Predicting the future is a matter of foreseeing the canon. While I know what is likely to be on a general intro to theatre history class syllabus right now, how about when I teach? Will the department demand things of me that I sadly gave away in my last move? Will I get the chance to teach a class that I’m really really prepared for (say, Early Modern Theatre History), or will I be asked to stretch into something that is slightly out of my ballpark (like Modern and Postmodern Theory)?

It’s all a balancing act. I tend to dispose of things that A) I am not very likely to teach, and B) are readily available online. If B is true, then A is less important. If A is true, then I double-check B first. The age of the internet has made teaching materials plentiful and it’s incredible just how many primary sources I can access from my desk at home without even requiring a library log-in.

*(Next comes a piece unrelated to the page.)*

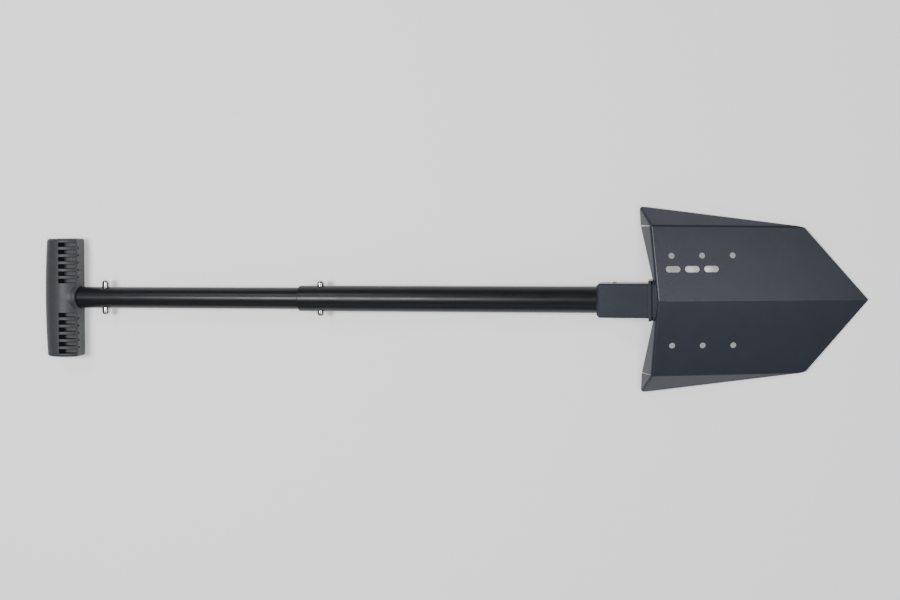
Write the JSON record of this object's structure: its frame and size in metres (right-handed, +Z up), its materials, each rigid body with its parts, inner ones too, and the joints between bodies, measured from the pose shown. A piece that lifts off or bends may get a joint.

While it pains me to thin out my collection, the new place has one flight of stairs which I will have to personally cart every single box up. A good question that I ask myself is “is this book worth carrying on my back up that flight of stairs?” If no, then out it went.

Don’t worry, by the way. I would never do something so horrendous as actually destroy a book. I have re-sold all of my leavings to a mom-and-pop shop that functions on this kind of book “donation” and they will all be lovingly read and re-read by drama enthusiasts in years to come. Either that or “up cycled” into etsy art projects, but I’m definitely hoping for the former rather than the latter.

Godspeed, little books! May flights of angels sing thee to thy rest!

…and may my move proceed without much stress, drama, or hassle. Because one thing is for sure: I can sugar coat this all I want, but at the end of the day I REALLY hate moving.